My Lords, I think that this is actually a problem of recording rather than having convicted officers still in the force. The reason for that is that they will have been charged in a police station and that fact will have gone to the professional standards department and the chief constable. If they are convicted, they will be put on a discipline hearing, which has the power to dismiss if someone has been convicted of an offence. The problem is not that we will have lots of people wandering around wearing blue uniforms who have been convicted of violence and dishonesty but that we do not know how many have been convicted. That is still a problem, but it is not the same as the hideous idea that there are lots of people with serious convictions inside the police service.
On that point the noble Lord is absolutely right. The number who have been struck off, which I gave to the noble Lord, Lord Marlesford, was 444 out of 127,000 serving police officers. It is absolutely right that the vast majority behave to the highest possible standards of integrity.

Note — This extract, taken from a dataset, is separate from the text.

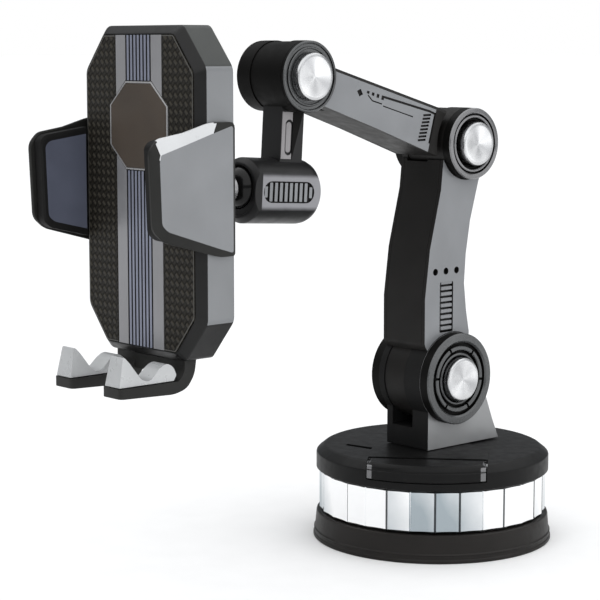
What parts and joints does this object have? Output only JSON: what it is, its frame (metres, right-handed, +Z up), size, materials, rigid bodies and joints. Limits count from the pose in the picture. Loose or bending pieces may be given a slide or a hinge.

My Lords, is there a national policy not to charge police drivers with killing people on the roads? I believe there has not been a single conviction of a police driver for killing other people—be they pedestrians, cyclists or people in other cars—for the past 10 years or so.
Whenever there is a fatality where the police come into contact with the public and those tragic circumstances happen, it is a mandatory requirement that that is reported to the Independent Police Complaints Commission and investigated. I am not sure of the actual numbers, but I will be happy to look into the issue and write to the noble Lord.